When you are satisfied with the aggregation design, you simply click NEXT and name this design (the sample is named AggregationDesignPrimary, as you can see in Figure 39). You then assign this design aggregation to the partition to use in the Partition tab.

Figure 39. Resulting aggregation design to be assigned to the Comp Sales Factoid partition.

If your company has sales transaction data for the past five years and 250 stores that sell an average of 1,000 items per day, the fact table will have 456,500,000 rows. This is obviously a challenge in terms of disk space by itself, without aggregation tables to go along with it. The control that SSAS provides here is important in balancing storage and retrieval speed (that is, performance versus size). Aggregations are built to optimize rollup operations so that higher levels of aggregation are easily derived from the existing aggregations to satisfy broader queries. If a high degree of query optimization weren’t possible due to limitations in storage space, SSAS might choose to build aggregates of monthly or quarterly data only. If a user queried the cube for yearly or multiyear data, those aggregations would be created dynamically from the highest level of pre-aggregated data. With disk storage becoming more and more inexpensive and servers becoming more powerful, the tendency is to opt for meeting performance gains. A recommended approach is to specify between an 80% and 90% performance gain here.

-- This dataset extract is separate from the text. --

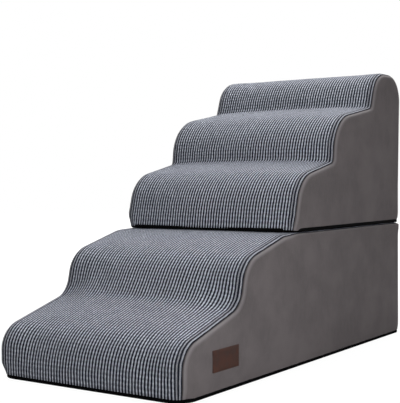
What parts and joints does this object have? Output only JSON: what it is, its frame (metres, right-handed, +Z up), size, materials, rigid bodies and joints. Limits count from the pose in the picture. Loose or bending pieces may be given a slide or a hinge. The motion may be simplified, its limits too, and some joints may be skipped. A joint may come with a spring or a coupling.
{
  "type": "pet stairs",
  "caption": "Foam pet stairs in two stacked blocks with sloping treads, a ribbed knit cover, plush sides, a black base band and a zip across the foot of each back.",
  "frame": {"origin": "middle of the footprint's box, on the floor", "axes": "+X to the right of someone behind the stairs' foot who faces up them, +Y from the lowest step towards the back, +Z up"},
  "size_m": [0.4, 0.8496, 0.576],
  "materials": {
    "ribbed_knit": "chunky ribbed knit",
    "plush": "short plush",
    "grip_base": "woven with grip dots",
    "firm_foam": "cut foam",
    "soft_foam": "cut foam",
    "zip_tape": "woven",
    "zip_coil": "satin",
    "zip_metal": "dark nickel",
    "fastening_strip": "hook and loop",
    "label_leather": "matt"
  },
  "bodies": {
    "lower_block": {"lower_foam_core": "firm_foam", "lower_comfort_layer": "soft_foam", "lower_tread_cover": "ribbed_knit", "lower_side_panel_right": "plush", "lower_side_panel_left": "plush", "lower_back_panel": "plush", "lower_back_hem": "plush", "lower_base_cover": "grip_base", "lower_zip_tapes": "zip_tape", "lower_zip_coils": "zip_coil", "lower_zip_stops": "zip_metal", "loop_strips": "fastening_strip", "side_label": "label_leather"},
    "upper_block": {"upper_foam_core": "firm_foam", "upper_comfort_layer": "soft_foam", "upper_tread_cover": "ribbed_knit", "upper_side_panel_right": "plush", "upper_side_panel_left": "plush", "upper_back_panel": "plush", "upper_back_hem": "plush", "upper_base_cover": "grip_base", "upper_zip_tapes": "zip_tape", "upper_zip_coils": "zip_coil", "upper_zip_stops": "zip_metal", "hook_strips": "fastening_strip"},
    "lower_slider": {"lower_zip_slider": "zip_metal"},
    "lower_pull": {"lower_zip_pull": "zip_metal"},
    "upper_slider": {"upper_zip_slider": "zip_metal"},
    "upper_pull": {"upper_zip_pull": "zip_metal"}
  },
  "joints": [
    {"name": "upper_block_lift", "type": "slide", "parent": "lower_block", "child": "upper_block", "axis": [0, 0, 1], "range_m": [0, 0.3]},
    {"name": "lower_slider_run", "type": "slide", "parent": "lower_block", "child": "lower_slider", "axis": [1, 0, 0], "range_m": [0, 0.304]},
    {"name": "lower_pull_swing", "type": "hinge", "parent": "lower_slider", "child": "lower_pull", "pos_m": [-0.152, 0.41895, 0.04], "axis": [0, 0, 1], "range_deg": [0, 165]},
    {"name": "upper_slider_run", "type": "slide", "parent": "upper_block", "child": "upper_slider", "axis": [1, 0, 0], "range_m": [0, 0.304]},
    {"name": "upper_pull_swing", "type": "hinge", "parent": "upper_slider", "child": "upper_pull", "pos_m": [-0.152, 0.41895, 0.288], "axis": [0, 0, 1], "range_deg": [0, 165]}
  ]
}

You are now ready to complete the Aggregation Design Wizard. The final step is to either process this aggregation or save your results and process it later. You should choose to process this aggregation now and then click Finish (see Figure 40 ). The Process Progress dialog appears immediately, and you get to watch the full extent of the cube’s aggregation partitions being built (that is, populated). Aggregation SQL queries are actually created under the covers to populate all these aggregation levels (which are implementing your design levels). It’s nice to have Microsoft dynamically create these complex queries for this critical performance optimization step so you don’t have to worry about it yourself.